Developing automated text-image alignment to enhance access to heritage manuscript images

Major activities

This project aims to enhance access to Sanskrit manuscripts by developing human-validated automated text-image alignment techniques in order to provide access to digital images via related machine-readable texts, lexical resources, linguistic software, and a sophisticated search interface. Digital images of manuscripts written in Sanskrit will be integrated into the Sanskrit Library. This integration will allow generalized information extraction and search techniques to reach enormous reservoirs of Sanskrit manuscripts. Integrating primary cultural materials with the Sanskrit Library will thus enable broad use of Indic collections for research and education where Indic materials are grossly underrepresented.

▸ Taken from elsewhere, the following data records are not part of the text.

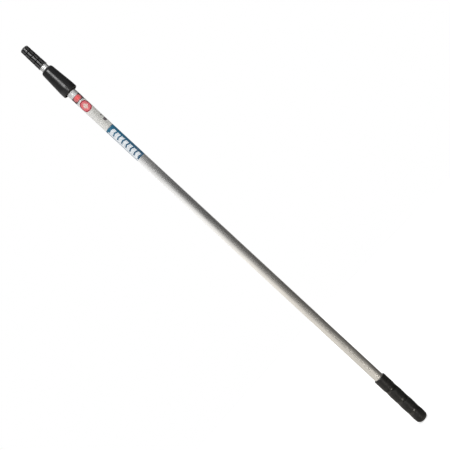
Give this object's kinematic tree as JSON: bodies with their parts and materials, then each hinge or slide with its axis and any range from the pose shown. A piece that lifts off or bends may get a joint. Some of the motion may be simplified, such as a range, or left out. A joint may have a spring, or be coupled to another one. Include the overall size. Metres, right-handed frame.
{
  "type": "roller extension pole",
  "caption": "Telescoping aluminium pole for a paint roller, with a twist-lock collar, fluted push-fit tip and rubber hand grip.",
  "frame": {"origin": "centre of the flat at the butt end of the hand grip, on the pole's axis", "axes": "+Z along the pole from butt to tool tip, -Y out of the printed labels, +X to the right when the labels are read with the tip up"},
  "size_m": [0.042, 0.042, 1.3475],
  "materials": {
    "tube_aluminium": "satin drawn tube",
    "grip_rubber": "fine matt texture",
    "collar_plastic": "satin moulded",
    "tip_plastic": "satin moulded",
    "ferrule_plastic": "moulded glass-filled nylon",
    "natural_plastic": "natural acetal",
    "plug_plastic": "moulded",
    "wiper_rubber": "soft rubber",
    "washer_steel": "zinc plated",
    "pin_steel": "zinc plated",
    "rivet_aluminium": "dull",
    "red_film": "printed film",
    "data_film": "printed film",
    "banner_film": "printed film"
  },
  "bodies": {
    "outer_section": {"outer_tube": "tube_aluminium", "hand_grip": "grip_rubber", "butt_plug": "plug_plastic", "guide_sleeve": "natural_plastic", "lock_ferrule": "ferrule_plastic", "ferrule_pins": "pin_steel", "red_sticker": "red_film", "data_label": "data_film", "banner_label": "banner_film"},
    "clamp": {"clamp_ring": "natural_plastic", "thrust_washer": "washer_steel"},
    "collar": {"lock_collar": "collar_plastic", "wiper_ring": "wiper_rubber"},
    "glide": {"glide_ring": "natural_plastic"},
    "inner_section": {"inner_tube": "tube_aluminium", "inner_end_plug": "plug_plastic", "end_plug_pin": "pin_steel", "tool_tip": "tip_plastic", "tip_rivets": "rivet_aluminium"}
  },
  "joints": [
    {"name": "collar_travel", "type": "slide", "parent": "outer_section", "child": "clamp", "axis": [0, 0, 1], "range_m": [0, 0.004]},
    {"name": "collar_turn", "type": "hinge", "parent": "clamp", "child": "collar", "pos_m": [0, 0, 1.218], "axis": [0, 0, 1], "range_deg": [0, 180]},
    {"name": "inner_slide", "type": "slide", "parent": "outer_section", "child": "glide", "axis": [0, 0, 1], "range_m": [0, 1.09]},
    {"name": "inner_spin", "type": "hinge", "parent": "glide", "child": "inner_section", "pos_m": [0, 0, 1.3], "axis": [0, 0, 1], "continuous": true}
  ],
  "couplings": [
    {"joint": "collar_turn", "follows": "collar_travel", "rad_per_m": 785.4}
  ]
}
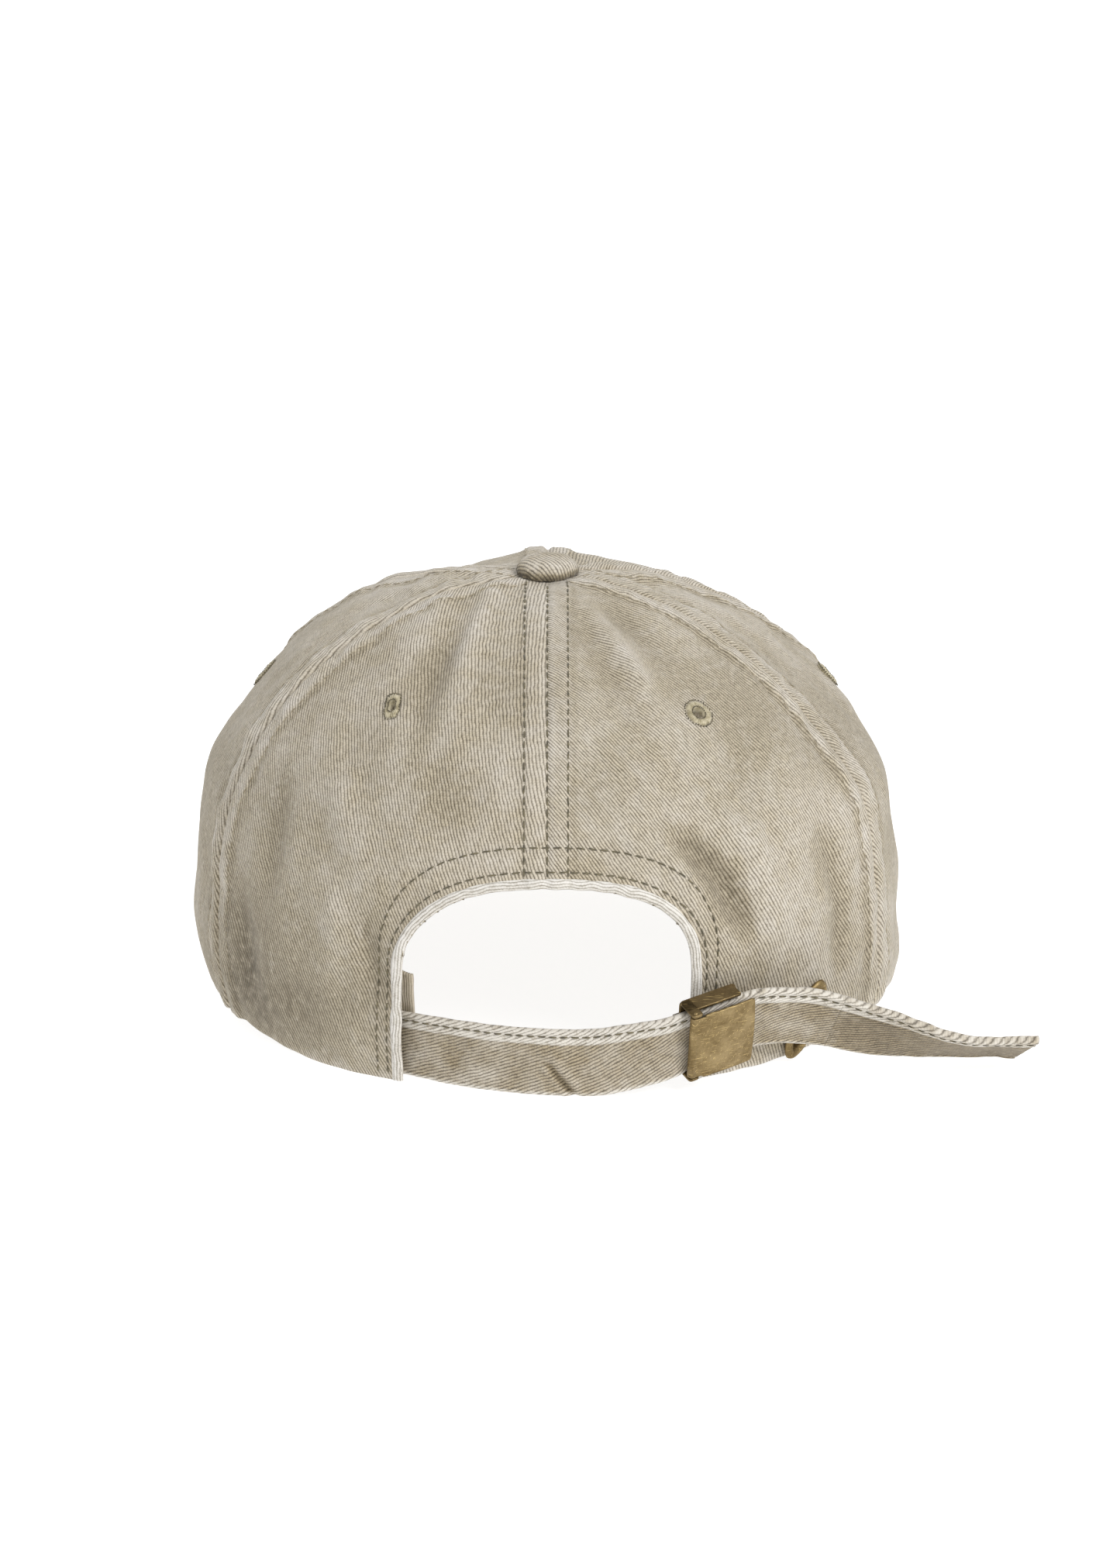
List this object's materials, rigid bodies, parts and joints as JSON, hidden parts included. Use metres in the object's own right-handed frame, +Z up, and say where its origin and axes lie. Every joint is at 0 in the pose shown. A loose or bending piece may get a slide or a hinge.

The project builds upon the 160-manuscript, 25,000-image prototype and test-bed of Sanskrit manuscripts digitally imaged and correlated with corresponding machine-readable texts in the project conducted at Brown University and the University of Pennsylvania 2009—2013. The result will be extendable to the collections of Sanskrit manuscripts housed in American libraries and throughout the world and to archives of scanned Sanskrit books.

Project personnel

  • Peter M. Scharf, Project Director
  • Ralph E. Bunker, Technical Director
  • Malhar Kulkarni, Associate Professor, Indian Institute of Technology
  • Anuja Ajotikar, Post-doctoral research associate, Indian Institute of Technology
  • Tanuja Ajotikar, Post-doctoral research associate, Indian Institute of Technology

Grant details

  • period: 1 July 2013 -- 30 June 2015
  • U.S. funding: National Endowment for the Humanities, Division of Preservation and Access, grant number PR-50178-13
  • funding: $280,000
  • location: The Sanskrit Library